▸ REQUIRED TASK
Look in the material below for the line with "make_column()" and the line with "cad_parts[node].hide_render = cad_parts[node].hide_viewport", then set down exactly those two lines and all lines between, nothing more.

_ _ _ _

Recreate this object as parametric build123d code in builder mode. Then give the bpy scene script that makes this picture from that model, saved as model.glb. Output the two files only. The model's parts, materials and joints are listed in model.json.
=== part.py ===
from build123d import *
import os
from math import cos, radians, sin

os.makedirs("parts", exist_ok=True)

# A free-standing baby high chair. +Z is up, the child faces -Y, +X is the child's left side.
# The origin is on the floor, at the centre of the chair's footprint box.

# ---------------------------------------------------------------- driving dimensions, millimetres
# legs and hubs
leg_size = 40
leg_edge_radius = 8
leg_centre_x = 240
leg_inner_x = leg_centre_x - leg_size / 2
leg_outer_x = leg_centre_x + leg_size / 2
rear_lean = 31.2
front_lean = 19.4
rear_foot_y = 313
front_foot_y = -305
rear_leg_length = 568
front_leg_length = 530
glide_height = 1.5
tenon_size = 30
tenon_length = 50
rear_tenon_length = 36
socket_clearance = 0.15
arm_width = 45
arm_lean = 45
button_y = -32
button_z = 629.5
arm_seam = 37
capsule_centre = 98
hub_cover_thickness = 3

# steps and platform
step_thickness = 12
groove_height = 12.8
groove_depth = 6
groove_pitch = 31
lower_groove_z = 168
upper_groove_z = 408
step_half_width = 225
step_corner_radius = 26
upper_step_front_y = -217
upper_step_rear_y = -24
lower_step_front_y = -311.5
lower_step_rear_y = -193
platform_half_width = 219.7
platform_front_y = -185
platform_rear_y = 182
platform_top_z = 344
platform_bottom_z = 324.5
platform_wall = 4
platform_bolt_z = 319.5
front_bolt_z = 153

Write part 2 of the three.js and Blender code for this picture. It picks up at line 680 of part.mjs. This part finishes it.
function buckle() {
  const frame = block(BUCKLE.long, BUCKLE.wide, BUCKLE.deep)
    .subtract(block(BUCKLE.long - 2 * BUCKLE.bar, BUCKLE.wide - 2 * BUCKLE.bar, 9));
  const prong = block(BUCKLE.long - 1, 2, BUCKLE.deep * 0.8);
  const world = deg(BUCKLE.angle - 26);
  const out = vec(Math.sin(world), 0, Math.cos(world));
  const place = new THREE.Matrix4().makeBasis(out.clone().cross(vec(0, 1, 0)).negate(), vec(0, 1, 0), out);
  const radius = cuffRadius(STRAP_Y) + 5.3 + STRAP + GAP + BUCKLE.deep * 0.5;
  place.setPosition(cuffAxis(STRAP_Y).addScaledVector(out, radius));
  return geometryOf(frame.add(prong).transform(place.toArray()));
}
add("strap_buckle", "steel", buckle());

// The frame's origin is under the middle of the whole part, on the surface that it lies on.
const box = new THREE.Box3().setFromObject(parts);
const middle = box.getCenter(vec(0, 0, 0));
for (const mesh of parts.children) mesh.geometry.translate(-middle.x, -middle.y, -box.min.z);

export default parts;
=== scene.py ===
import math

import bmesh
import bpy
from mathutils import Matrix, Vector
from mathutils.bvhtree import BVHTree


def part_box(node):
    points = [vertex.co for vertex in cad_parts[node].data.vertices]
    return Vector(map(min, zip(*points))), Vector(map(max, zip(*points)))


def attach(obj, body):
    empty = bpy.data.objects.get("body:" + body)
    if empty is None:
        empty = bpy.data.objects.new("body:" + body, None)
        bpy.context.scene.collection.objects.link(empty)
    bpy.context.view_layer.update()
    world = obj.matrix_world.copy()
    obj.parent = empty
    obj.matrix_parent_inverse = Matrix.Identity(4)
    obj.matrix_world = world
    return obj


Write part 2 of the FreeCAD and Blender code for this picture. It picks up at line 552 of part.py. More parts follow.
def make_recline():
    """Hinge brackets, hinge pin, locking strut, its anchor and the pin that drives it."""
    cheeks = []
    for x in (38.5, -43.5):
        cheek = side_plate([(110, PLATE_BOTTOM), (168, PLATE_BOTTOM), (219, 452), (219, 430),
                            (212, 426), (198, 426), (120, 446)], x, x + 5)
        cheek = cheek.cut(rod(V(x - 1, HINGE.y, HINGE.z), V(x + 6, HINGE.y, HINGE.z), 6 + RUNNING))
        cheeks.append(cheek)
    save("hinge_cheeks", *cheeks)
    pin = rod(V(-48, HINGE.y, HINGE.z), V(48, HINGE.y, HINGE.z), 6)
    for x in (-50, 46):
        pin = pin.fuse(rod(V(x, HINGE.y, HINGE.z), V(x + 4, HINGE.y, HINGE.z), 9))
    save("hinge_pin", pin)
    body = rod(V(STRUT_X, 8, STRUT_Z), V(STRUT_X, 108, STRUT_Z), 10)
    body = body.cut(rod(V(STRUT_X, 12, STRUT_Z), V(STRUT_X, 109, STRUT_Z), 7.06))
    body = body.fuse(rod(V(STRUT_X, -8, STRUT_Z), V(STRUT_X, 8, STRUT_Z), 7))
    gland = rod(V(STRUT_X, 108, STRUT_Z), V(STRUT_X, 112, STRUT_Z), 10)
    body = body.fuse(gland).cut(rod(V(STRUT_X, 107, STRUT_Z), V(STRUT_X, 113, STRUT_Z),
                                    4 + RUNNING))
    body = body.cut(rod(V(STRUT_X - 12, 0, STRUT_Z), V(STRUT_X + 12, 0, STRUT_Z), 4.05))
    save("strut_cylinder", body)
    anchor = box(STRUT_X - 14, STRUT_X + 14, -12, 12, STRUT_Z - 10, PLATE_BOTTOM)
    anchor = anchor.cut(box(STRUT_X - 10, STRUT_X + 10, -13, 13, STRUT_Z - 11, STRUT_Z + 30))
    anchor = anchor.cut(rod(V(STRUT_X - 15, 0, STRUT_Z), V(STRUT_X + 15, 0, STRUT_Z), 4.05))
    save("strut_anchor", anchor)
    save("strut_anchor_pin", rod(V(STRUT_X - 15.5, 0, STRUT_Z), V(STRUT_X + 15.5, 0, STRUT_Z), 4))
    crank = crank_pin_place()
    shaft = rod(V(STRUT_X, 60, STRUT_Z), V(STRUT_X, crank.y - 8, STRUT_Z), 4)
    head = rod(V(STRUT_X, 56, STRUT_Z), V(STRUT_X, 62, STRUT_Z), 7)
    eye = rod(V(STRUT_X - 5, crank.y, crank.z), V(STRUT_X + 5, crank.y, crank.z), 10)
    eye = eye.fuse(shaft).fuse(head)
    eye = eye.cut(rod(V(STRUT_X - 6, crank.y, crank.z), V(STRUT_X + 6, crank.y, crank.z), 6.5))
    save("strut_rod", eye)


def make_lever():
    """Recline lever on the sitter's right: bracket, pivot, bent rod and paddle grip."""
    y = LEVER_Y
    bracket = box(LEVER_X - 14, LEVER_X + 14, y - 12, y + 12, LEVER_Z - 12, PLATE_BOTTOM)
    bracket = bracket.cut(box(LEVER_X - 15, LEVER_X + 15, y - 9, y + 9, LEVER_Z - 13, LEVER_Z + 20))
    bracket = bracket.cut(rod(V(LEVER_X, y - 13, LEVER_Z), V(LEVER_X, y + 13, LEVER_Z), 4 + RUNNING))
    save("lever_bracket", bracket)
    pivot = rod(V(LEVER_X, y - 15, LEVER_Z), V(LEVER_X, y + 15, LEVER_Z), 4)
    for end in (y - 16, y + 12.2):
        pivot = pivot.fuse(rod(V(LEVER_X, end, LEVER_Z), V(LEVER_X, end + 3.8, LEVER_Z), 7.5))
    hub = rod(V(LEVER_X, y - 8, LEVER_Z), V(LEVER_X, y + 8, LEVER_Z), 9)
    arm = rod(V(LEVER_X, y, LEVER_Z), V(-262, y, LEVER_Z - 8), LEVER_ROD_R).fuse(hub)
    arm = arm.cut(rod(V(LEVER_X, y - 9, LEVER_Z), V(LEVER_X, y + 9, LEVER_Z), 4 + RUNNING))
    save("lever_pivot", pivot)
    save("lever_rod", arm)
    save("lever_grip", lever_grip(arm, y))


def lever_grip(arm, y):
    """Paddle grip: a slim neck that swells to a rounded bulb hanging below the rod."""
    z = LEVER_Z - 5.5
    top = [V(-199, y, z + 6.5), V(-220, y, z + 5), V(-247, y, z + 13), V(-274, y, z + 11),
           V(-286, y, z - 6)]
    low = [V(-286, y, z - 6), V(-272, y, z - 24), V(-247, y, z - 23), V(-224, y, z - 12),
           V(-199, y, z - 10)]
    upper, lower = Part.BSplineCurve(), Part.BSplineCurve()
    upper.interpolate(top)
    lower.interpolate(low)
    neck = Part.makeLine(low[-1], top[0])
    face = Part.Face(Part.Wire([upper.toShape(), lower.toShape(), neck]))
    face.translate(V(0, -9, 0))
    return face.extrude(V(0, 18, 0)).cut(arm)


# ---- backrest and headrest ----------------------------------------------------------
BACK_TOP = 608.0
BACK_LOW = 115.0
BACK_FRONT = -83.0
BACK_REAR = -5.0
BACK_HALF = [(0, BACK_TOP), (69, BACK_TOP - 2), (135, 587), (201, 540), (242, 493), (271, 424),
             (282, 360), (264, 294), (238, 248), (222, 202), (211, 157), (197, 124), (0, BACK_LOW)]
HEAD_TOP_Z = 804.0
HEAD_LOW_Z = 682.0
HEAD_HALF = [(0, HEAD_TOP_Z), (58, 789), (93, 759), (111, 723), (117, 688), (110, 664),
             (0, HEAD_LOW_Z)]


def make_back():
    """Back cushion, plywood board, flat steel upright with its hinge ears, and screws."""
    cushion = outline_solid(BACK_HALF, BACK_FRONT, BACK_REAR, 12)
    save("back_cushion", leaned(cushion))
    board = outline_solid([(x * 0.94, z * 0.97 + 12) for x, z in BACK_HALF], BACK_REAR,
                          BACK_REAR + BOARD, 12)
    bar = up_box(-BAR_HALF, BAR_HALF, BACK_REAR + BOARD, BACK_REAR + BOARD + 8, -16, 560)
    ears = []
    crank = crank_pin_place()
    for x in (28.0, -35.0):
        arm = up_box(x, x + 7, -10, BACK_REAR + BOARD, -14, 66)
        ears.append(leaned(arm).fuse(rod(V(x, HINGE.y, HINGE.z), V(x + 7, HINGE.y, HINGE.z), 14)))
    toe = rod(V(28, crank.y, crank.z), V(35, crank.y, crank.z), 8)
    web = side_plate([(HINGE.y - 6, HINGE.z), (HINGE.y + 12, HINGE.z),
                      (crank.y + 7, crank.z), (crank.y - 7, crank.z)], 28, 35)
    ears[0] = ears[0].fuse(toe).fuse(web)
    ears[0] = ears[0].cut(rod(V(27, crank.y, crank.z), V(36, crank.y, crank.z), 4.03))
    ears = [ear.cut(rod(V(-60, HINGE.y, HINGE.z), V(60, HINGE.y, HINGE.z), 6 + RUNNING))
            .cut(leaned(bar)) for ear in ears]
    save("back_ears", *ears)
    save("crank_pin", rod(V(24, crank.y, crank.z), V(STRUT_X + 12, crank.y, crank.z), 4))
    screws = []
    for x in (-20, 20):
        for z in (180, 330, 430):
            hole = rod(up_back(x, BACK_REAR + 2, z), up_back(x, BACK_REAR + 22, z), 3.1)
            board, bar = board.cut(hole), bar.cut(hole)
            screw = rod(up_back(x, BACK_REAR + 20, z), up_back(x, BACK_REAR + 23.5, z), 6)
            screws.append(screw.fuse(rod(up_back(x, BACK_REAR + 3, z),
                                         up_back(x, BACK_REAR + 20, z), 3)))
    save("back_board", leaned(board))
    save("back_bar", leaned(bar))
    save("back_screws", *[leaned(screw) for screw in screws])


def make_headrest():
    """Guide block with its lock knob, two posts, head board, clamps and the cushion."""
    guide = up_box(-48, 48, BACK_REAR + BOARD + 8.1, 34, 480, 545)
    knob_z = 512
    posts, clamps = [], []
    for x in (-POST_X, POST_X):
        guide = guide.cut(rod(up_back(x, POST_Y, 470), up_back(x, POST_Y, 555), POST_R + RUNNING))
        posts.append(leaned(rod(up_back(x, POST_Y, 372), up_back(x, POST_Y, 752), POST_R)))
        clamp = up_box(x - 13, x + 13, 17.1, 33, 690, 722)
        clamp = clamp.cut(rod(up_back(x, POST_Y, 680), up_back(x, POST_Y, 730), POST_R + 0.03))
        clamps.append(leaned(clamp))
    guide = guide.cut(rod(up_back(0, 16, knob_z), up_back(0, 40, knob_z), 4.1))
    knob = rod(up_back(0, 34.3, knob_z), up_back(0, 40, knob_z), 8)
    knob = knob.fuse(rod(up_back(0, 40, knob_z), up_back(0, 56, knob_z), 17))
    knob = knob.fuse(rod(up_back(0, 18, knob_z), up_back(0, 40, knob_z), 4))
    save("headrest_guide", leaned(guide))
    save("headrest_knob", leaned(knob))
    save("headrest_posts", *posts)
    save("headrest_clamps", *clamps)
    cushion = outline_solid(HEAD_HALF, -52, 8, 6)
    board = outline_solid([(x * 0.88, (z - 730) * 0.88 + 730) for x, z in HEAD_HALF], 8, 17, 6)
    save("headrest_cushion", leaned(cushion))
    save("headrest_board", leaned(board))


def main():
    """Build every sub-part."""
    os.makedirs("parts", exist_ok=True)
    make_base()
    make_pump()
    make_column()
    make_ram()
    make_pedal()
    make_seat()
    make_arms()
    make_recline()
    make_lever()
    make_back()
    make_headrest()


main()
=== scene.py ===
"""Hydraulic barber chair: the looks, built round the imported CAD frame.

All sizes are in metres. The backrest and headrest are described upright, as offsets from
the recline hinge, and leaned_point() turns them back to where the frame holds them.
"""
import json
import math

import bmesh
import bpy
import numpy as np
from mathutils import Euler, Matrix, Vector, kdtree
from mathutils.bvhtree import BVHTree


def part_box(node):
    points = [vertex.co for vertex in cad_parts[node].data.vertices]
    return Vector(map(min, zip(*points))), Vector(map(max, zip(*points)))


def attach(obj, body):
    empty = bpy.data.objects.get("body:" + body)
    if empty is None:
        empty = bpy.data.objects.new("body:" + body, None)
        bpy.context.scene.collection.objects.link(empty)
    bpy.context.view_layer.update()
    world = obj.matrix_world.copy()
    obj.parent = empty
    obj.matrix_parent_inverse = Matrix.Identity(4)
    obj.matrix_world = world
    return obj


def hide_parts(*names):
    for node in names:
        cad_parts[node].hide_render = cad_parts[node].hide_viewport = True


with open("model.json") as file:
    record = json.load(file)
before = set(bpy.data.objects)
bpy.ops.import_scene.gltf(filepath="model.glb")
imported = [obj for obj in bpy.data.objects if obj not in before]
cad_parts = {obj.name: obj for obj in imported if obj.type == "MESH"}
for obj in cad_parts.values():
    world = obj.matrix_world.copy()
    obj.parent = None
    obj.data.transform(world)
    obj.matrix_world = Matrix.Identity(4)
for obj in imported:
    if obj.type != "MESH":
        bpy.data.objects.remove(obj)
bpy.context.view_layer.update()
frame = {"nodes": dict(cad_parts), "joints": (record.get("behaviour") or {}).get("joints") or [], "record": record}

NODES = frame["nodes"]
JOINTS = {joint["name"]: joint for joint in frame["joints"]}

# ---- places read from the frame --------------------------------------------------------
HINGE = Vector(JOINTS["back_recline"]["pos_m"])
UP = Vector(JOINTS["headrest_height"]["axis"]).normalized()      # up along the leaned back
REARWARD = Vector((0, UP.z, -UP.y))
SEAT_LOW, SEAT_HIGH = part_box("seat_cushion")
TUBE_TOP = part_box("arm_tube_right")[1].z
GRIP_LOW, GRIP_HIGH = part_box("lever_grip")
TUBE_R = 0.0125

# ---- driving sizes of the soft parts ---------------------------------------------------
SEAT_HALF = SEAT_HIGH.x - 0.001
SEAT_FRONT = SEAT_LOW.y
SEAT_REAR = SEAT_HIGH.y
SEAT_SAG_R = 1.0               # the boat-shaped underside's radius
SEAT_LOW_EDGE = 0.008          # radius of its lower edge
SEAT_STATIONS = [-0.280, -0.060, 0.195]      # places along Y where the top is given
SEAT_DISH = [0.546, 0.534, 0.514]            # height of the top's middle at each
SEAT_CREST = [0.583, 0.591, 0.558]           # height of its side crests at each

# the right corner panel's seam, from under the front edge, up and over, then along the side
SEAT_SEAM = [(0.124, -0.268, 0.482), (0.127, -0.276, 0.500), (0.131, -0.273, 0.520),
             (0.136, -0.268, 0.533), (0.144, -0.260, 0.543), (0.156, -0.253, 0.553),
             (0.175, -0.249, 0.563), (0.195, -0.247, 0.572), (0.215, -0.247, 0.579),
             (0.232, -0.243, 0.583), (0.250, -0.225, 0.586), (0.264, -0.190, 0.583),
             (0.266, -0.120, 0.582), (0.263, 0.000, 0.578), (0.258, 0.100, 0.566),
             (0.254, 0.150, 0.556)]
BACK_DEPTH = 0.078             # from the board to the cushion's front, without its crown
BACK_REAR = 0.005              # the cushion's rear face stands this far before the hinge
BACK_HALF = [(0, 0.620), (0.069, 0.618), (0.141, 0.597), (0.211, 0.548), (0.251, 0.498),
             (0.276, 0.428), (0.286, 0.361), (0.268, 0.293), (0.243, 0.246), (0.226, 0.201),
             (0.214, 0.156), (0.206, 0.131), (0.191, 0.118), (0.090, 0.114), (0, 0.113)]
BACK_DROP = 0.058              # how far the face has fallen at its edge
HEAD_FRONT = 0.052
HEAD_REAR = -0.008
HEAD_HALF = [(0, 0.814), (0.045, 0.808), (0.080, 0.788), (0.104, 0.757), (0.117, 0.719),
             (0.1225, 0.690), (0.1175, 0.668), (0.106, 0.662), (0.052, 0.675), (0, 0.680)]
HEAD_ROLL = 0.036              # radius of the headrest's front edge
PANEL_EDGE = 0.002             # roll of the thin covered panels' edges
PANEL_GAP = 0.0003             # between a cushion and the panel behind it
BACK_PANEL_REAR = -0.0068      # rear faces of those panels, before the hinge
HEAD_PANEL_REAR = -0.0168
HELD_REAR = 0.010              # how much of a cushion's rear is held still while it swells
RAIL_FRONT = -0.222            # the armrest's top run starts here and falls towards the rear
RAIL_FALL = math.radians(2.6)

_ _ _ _

▸ SOLVED EXERCISE
    make_column()
    make_ram()
    make_pedal()
    make_seat()
    make_arms()
    make_recline()
    make_lever()
    make_back()
    make_headrest()


main()
=== scene.py ===
"""Hydraulic barber chair: the looks, built round the imported CAD frame.

All sizes are in metres. The backrest and headrest are described upright, as offsets from
the recline hinge, and leaned_point() turns them back to where the frame holds them.
"""
import json
import math

import bmesh
import bpy
import numpy as np
from mathutils import Euler, Matrix, Vector, kdtree
from mathutils.bvhtree import BVHTree


def part_box(node):
    points = [vertex.co for vertex in cad_parts[node].data.vertices]
    return Vector(map(min, zip(*points))), Vector(map(max, zip(*points)))


def attach(obj, body):
    empty = bpy.data.objects.get("body:" + body)
    if empty is None:
        empty = bpy.data.objects.new("body:" + body, None)
        bpy.context.scene.collection.objects.link(empty)
    bpy.context.view_layer.update()
    world = obj.matrix_world.copy()
    obj.parent = empty
    obj.matrix_parent_inverse = Matrix.Identity(4)
    obj.matrix_world = world
    return obj


def hide_parts(*names):
    for node in names:
        cad_parts[node].hide_render = cad_parts[node].hide_viewport = True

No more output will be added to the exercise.